On peut le regretter mais ce n’était certainement pas l’ordre de mission qu’avait reçu Najat Vallaud-Belkacem en arrivant au sein du ministère de l’Education nationale. A l’image de ce qui s’est joué autour du calendrier scolaire des trois prochaines années (voir notre article), la ministre est d’abord là pour ménager la chèvre et le chou.
C’est d’ailleurs ce que tente de faire le projet de réforme du collège en mettant un peu plus de transdisciplinarité et de travaux en équipe sur la base de projet, tout en gardant à peu près la même place aux différents disciplines. Une équation presque impossible à résoudre normalement.

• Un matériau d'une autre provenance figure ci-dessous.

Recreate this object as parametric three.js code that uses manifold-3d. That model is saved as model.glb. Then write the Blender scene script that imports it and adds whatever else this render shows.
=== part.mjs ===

Le collège unique : le maillon faible du système scolaire français
L’idée était certainement de tenter de concilier tout le monde en proposant un projet fourre-tout. Mais les échanges ont rapidement dégénéré car le collège unique échoue gravement dans ses missions et tous les enseignants le reconnaissent comme, de façon logique, tous leurs syndicats.
Et tous les acteurs du monde de l’éducation souhaitaient un projet ambitieux qui apporte vraiment une réponse au problème de l’hétérogénéité du collège qui n’a d’unique que le nom. Dire que l’on va continuer de proposer à chaque élève ce dont il a besoin dans un cadre qui reste celui du groupe classe, ce n’est pas faire autre chose que mentir.
Ce n’est donc pas demain que l’ascenseur social va se remettre à fonctionner. Et l’école n’est pas près de retrouver du crédit auprès des couches populaires qui ne croient plus du tout à l’intérêt d’investir dans la réussite scolaire.